— begin —

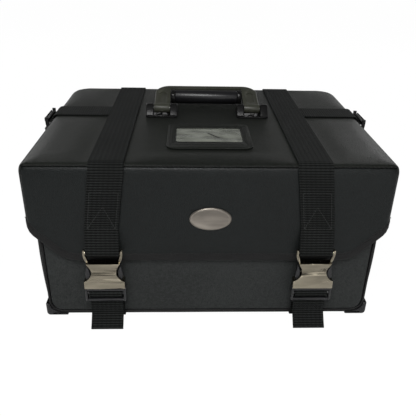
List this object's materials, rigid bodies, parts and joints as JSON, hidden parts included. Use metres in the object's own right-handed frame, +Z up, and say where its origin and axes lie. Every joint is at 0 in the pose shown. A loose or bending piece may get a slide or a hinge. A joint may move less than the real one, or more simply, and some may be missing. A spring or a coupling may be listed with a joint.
{
  "type": "cosmetic case",
  "caption": "Soft-sided cosmetic case with padded leather covers, a lid hinged at the back, webbing straps, side-release buckles and a folding handle.",
  "frame": {"origin": "centre of the footprint on the floor, under the corner protectors", "axes": "+X to the right of someone facing the front flap, -Y towards that person, +Z up"},
  "size_m": [0.436, 0.3405, 0.2281],
  "materials": {
    "board": "plain fibreboard",
    "side_leather": "grained, soft sheen",
    "front_leather": "grained, soft sheen",
    "top_leather": "grained, dull",
    "bottom_cover": "plain, dull",
    "lining_cloth": "plain woven",
    "binding": "smooth, dull",
    "film": "clear, glossy",
    "badge": "satin",
    "protector_plastic": "moulded, dull",
    "handle_plastic": "moulded, satin",
    "grip_plastic": "moulded, satin",
    "steel": "plain",
    "webbing": "ribbed webbing",
    "buckle_plastic": "moulded, glossy"
  },
  "bodies": {
    "base": {"base_wall_board": "board", "base_front_board": "board", "base_bottom_board": "board", "base_side_cover": "side_leather", "base_front_panel": "front_leather", "front_panel_piping": "binding", "base_bottom_cover": "bottom_cover", "base_lining": "lining_cloth", "base_rim_binding": "binding", "corner_protectors": "protector_plastic", "hinge_strip": "binding", "front_left_lower_strap": "webbing", "front_right_lower_strap": "webbing", "side_left_lower_strap": "webbing", "side_right_lower_strap": "webbing", "front_left_tongue": "buckle_plastic", "front_right_tongue": "buckle_plastic", "side_left_tongue": "buckle_plastic", "side_right_tongue": "buckle_plastic"},
    "lid": {"lid_top_panel": "top_leather", "lid_top_board": "board", "lid_lining": "lining_cloth", "lid_side_band": "side_leather", "lid_edge_binding": "binding", "lid_front_flap": "front_leather", "flap_binding": "binding", "window_frame": "binding", "window_film": "film", "badge_plate": "badge", "handle_pins": "steel", "handle_screws": "steel", "handle_backing_plate": "steel", "left_handle_foot": "handle_plastic", "right_handle_foot": "handle_plastic", "left_top_strap": "webbing", "right_top_strap": "webbing", "left_side_strap": "webbing", "right_side_strap": "webbing"},
    "handle": {"handle_frame": "handle_plastic", "handle_grip": "grip_plastic", "handle_collars": "grip_plastic"},
    "front_left_socket": {"front_left_socket": "buckle_plastic"},
    "front_left_arm_a": {"front_left_arm_a": "buckle_plastic"},
    "front_left_arm_b": {"front_left_arm_b": "buckle_plastic"},
    "front_right_socket": {"front_right_socket": "buckle_plastic"},
    "front_right_arm_a": {"front_right_arm_a": "buckle_plastic"},
    "front_right_arm_b": {"front_right_arm_b": "buckle_plastic"},
    "side_left_socket": {"side_left_socket": "buckle_plastic"},
    "side_left_arm_a": {"side_left_arm_a": "buckle_plastic"},
    "side_left_arm_b": {"side_left_arm_b": "buckle_plastic"},
    "side_right_socket": {"side_right_socket": "buckle_plastic"},
    "side_right_arm_a": {"side_right_arm_a": "buckle_plastic"},
    "side_right_arm_b": {"side_right_arm_b": "buckle_plastic"}
  },
  "joints": [
    {"name": "lid_hinge", "type": "hinge", "parent": "base", "child": "lid", "pos_m": [0, 0.17015, 0.131], "axis": [-1, 0, 0], "range_deg": [0, 180], "deforming": ["hinge_strip"]},
    {"name": "handle_fold", "type": "hinge", "parent": "lid", "child": "handle", "pos_m": [0, 0.029, 0.213], "axis": [1, 0, 0], "range_deg": [0, 150]},
    {"name": "front_left_socket_swing", "type": "hinge", "parent": "lid", "child": "front_left_socket", "pos_m": [-0.121, -0.158, 0.101], "axis": [-1, 0, 0], "range_deg": [0, 100]},
    {"name": "front_left_squeeze_a", "type": "hinge", "parent": "base", "child": "front_left_arm_a", "pos_m": [-0.1393, -0.158, 0.0546], "axis": [0, 1, 0], "range_deg": [0, 4.5], "stiffness_Nm_per_rad": 0.05},
    {"name": "front_left_squeeze_b", "type": "hinge", "parent": "base", "child": "front_left_arm_b", "pos_m": [-0.1027, -0.158, 0.0546], "axis": [0, -1, 0], "range_deg": [0, 4.5], "stiffness_Nm_per_rad": 0.05},
    {"name": "front_right_socket_swing", "type": "hinge", "parent": "lid", "child": "front_right_socket", "pos_m": [0.121, -0.158, 0.101], "axis": [-1, 0, 0], "range_deg": [0, 100]},
    {"name": "front_right_squeeze_a", "type": "hinge", "parent": "base", "child": "front_right_arm_a", "pos_m": [0.1027, -0.158, 0.0546], "axis": [0, 1, 0], "range_deg": [0, 4.5], "stiffness_Nm_per_rad": 0.05},
    {"name": "front_right_squeeze_b", "type": "hinge", "parent": "base", "child": "front_right_arm_b", "pos_m": [0.1393, -0.158, 0.0546], "axis": [0, -1, 0], "range_deg": [0, 4.5], "stiffness_Nm_per_rad": 0.05},
    {"name": "side_left_socket_swing", "type": "hinge", "parent": "lid", "child": "side_left_socket", "pos_m": [-0.213, 0.037, 0.199], "axis": [0, 1, 0], "range_deg": [0, 100]},
    {"name": "side_left_squeeze_a", "type": "hinge", "parent": "base", "child": "side_left_arm_a", "pos_m": [-0.213, 0.0553, 0.1526], "axis": [1, 0, 0], "range_deg": [0, 4.5], "stiffness_Nm_per_rad": 0.05},
    {"name": "side_left_squeeze_b", "type": "hinge", "parent": "base", "child": "side_left_arm_b", "pos_m": [-0.213, 0.0187, 0.1526], "axis": [-1, 0, 0], "range_deg": [0, 4.5], "stiffness_Nm_per_rad": 0.05},
    {"name": "side_right_socket_swing", "type": "hinge", "parent": "lid", "child": "side_right_socket", "pos_m": [0.213, 0.037, 0.199], "axis": [0, -1, 0], "range_deg": [0, 100]},
    {"name": "side_right_squeeze_a", "type": "hinge", "parent": "base", "child": "side_right_arm_a", "pos_m": [0.213, 0.0187, 0.1526], "axis": [-1, 0, 0], "range_deg": [0, 4.5], "stiffness_Nm_per_rad": 0.05},
    {"name": "side_right_squeeze_b", "type": "hinge", "parent": "base", "child": "side_right_arm_b", "pos_m": [0.213, 0.0553, 0.1526], "axis": [1, 0, 0], "range_deg": [0, 4.5], "stiffness_Nm_per_rad": 0.05}
  ],
  "couplings": [
    {"joint": "front_left_squeeze_b", "follows": "front_left_squeeze_a", "ratio": 1},
    {"joint": "front_right_squeeze_b", "follows": "front_right_squeeze_a", "ratio": 1},
    {"joint": "side_left_squeeze_b", "follows": "side_left_squeeze_a", "ratio": 1},
    {"joint": "side_right_squeeze_b", "follows": "side_right_squeeze_a", "ratio": 1}
  ]
}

— end —

THE PROBLEM = Go through the listing and copy all of it exactly.

ANSWER =
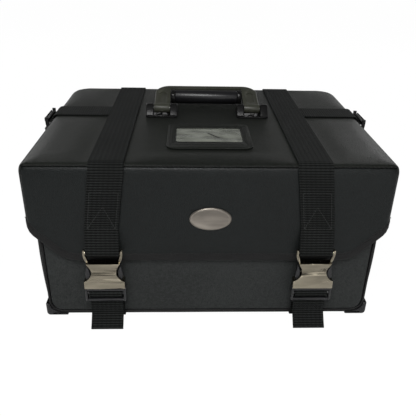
List this object's materials, rigid bodies, parts and joints as JSON, hidden parts included. Use metres in the object's own right-handed frame, +Z up, and say where its origin and axes lie. Every joint is at 0 in the pose shown. A loose or bending piece may get a slide or a hinge. A joint may move less than the real one, or more simply, and some may be missing. A spring or a coupling may be listed with a joint.
{
  "type": "cosmetic case",
  "caption": "Soft-sided cosmetic case with padded leather covers, a lid hinged at the back, webbing straps, side-release buckles and a folding handle.",
  "frame": {"origin": "centre of the footprint on the floor, under the corner protectors", "axes": "+X to the right of someone facing the front flap, -Y towards that person, +Z up"},
  "size_m": [0.436, 0.3405, 0.2281],
  "materials": {
    "board": "plain fibreboard",
    "side_leather": "grained, soft sheen",
    "front_leather": "grained, soft sheen",
    "top_leather": "grained, dull",
    "bottom_cover": "plain, dull",
    "lining_cloth": "plain woven",
    "binding": "smooth, dull",
    "film": "clear, glossy",
    "badge": "satin",
    "protector_plastic": "moulded, dull",
    "handle_plastic": "moulded, satin",
    "grip_plastic": "moulded, satin",
    "steel": "plain",
    "webbing": "ribbed webbing",
    "buckle_plastic": "moulded, glossy"
  },
  "bodies": {
    "base": {"base_wall_board": "board", "base_front_board": "board", "base_bottom_board": "board", "base_side_cover": "side_leather", "base_front_panel": "front_leather", "front_panel_piping": "binding", "base_bottom_cover": "bottom_cover", "base_lining": "lining_cloth", "base_rim_binding": "binding", "corner_protectors": "protector_plastic", "hinge_strip": "binding", "front_left_lower_strap": "webbing", "front_right_lower_strap": "webbing", "side_left_lower_strap": "webbing", "side_right_lower_strap": "webbing", "front_left_tongue": "buckle_plastic", "front_right_tongue": "buckle_plastic", "side_left_tongue": "buckle_plastic", "side_right_tongue": "buckle_plastic"},
    "lid": {"lid_top_panel": "top_leather", "lid_top_board": "board", "lid_lining": "lining_cloth", "lid_side_band": "side_leather", "lid_edge_binding": "binding", "lid_front_flap": "front_leather", "flap_binding": "binding", "window_frame": "binding", "window_film": "film", "badge_plate": "badge", "handle_pins": "steel", "handle_screws": "steel", "handle_backing_plate": "steel", "left_handle_foot": "handle_plastic", "right_handle_foot": "handle_plastic", "left_top_strap": "webbing", "right_top_strap": "webbing", "left_side_strap": "webbing", "right_side_strap": "webbing"},
    "handle": {"handle_frame": "handle_plastic", "handle_grip": "grip_plastic", "handle_collars": "grip_plastic"},
    "front_left_socket": {"front_left_socket": "buckle_plastic"},
    "front_left_arm_a": {"front_left_arm_a": "buckle_plastic"},
    "front_left_arm_b": {"front_left_arm_b": "buckle_plastic"},
    "front_right_socket": {"front_right_socket": "buckle_plastic"},
    "front_right_arm_a": {"front_right_arm_a": "buckle_plastic"},
    "front_right_arm_b": {"front_right_arm_b": "buckle_plastic"},
    "side_left_socket": {"side_left_socket": "buckle_plastic"},
    "side_left_arm_a": {"side_left_arm_a": "buckle_plastic"},
    "side_left_arm_b": {"side_left_arm_b": "buckle_plastic"},
    "side_right_socket": {"side_right_socket": "buckle_plastic"},
    "side_right_arm_a": {"side_right_arm_a": "buckle_plastic"},
    "side_right_arm_b": {"side_right_arm_b": "buckle_plastic"}
  },
  "joints": [
    {"name": "lid_hinge", "type": "hinge", "parent": "base", "child": "lid", "pos_m": [0, 0.17015, 0.131], "axis": [-1, 0, 0], "range_deg": [0, 180], "deforming": ["hinge_strip"]},
    {"name": "handle_fold", "type": "hinge", "parent": "lid", "child": "handle", "pos_m": [0, 0.029, 0.213], "axis": [1, 0, 0], "range_deg": [0, 150]},
    {"name": "front_left_socket_swing", "type": "hinge", "parent": "lid", "child": "front_left_socket", "pos_m": [-0.121, -0.158, 0.101], "axis": [-1, 0, 0], "range_deg": [0, 100]},
    {"name": "front_left_squeeze_a", "type": "hinge", "parent": "base", "child": "front_left_arm_a", "pos_m": [-0.1393, -0.158, 0.0546], "axis": [0, 1, 0], "range_deg": [0, 4.5], "stiffness_Nm_per_rad": 0.05},
    {"name": "front_left_squeeze_b", "type": "hinge", "parent": "base", "child": "front_left_arm_b", "pos_m": [-0.1027, -0.158, 0.0546], "axis": [0, -1, 0], "range_deg": [0, 4.5], "stiffness_Nm_per_rad": 0.05},
    {"name": "front_right_socket_swing", "type": "hinge", "parent": "lid", "child": "front_right_socket", "pos_m": [0.121, -0.158, 0.101], "axis": [-1, 0, 0], "range_deg": [0, 100]},
    {"name": "front_right_squeeze_a", "type": "hinge", "parent": "base", "child": "front_right_arm_a", "pos_m": [0.1027, -0.158, 0.0546], "axis": [0, 1, 0], "range_deg": [0, 4.5], "stiffness_Nm_per_rad": 0.05},
    {"name": "front_right_squeeze_b", "type": "hinge", "parent": "base", "child": "front_right_arm_b", "pos_m": [0.1393, -0.158, 0.0546], "axis": [0, -1, 0], "range_deg": [0, 4.5], "stiffness_Nm_per_rad": 0.05},
    {"name": "side_left_socket_swing", "type": "hinge", "parent": "lid", "child": "side_left_socket", "pos_m": [-0.213, 0.037, 0.199], "axis": [0, 1, 0], "range_deg": [0, 100]},
    {"name": "side_left_squeeze_a", "type": "hinge", "parent": "base", "child": "side_left_arm_a", "pos_m": [-0.213, 0.0553, 0.1526], "axis": [1, 0, 0], "range_deg": [0, 4.5], "stiffness_Nm_per_rad": 0.05},
    {"name": "side_left_squeeze_b", "type": "hinge", "parent": "base", "child": "side_left_arm_b", "pos_m": [-0.213, 0.0187, 0.1526], "axis": [-1, 0, 0], "range_deg": [0, 4.5], "stiffness_Nm_per_rad": 0.05},
    {"name": "side_right_socket_swing", "type": "hinge", "parent": "lid", "child": "side_right_socket", "pos_m": [0.213, 0.037, 0.199], "axis": [0, -1, 0], "range_deg": [0, 100]},
    {"name": "side_right_squeeze_a", "type": "hinge", "parent": "base", "child": "side_right_arm_a", "pos_m": [0.213, 0.0187, 0.1526], "axis": [-1, 0, 0], "range_deg": [0, 4.5], "stiffness_Nm_per_rad": 0.05},
    {"name": "side_right_squeeze_b", "type": "hinge", "parent": "base", "child": "side_right_arm_b", "pos_m": [0.213, 0.0553, 0.1526], "axis": [1, 0, 0], "range_deg": [0, 4.5], "stiffness_Nm_per_rad": 0.05}
  ],
  "couplings": [
    {"joint": "front_left_squeeze_b", "follows": "front_left_squeeze_a", "ratio": 1},
    {"joint": "front_right_squeeze_b", "follows": "front_right_squeeze_a", "ratio": 1},
    {"joint": "side_left_squeeze_b", "follows": "side_left_squeeze_a", "ratio": 1},
    {"joint": "side_right_squeeze_b", "follows": "side_right_squeeze_a", "ratio": 1}
  ]
}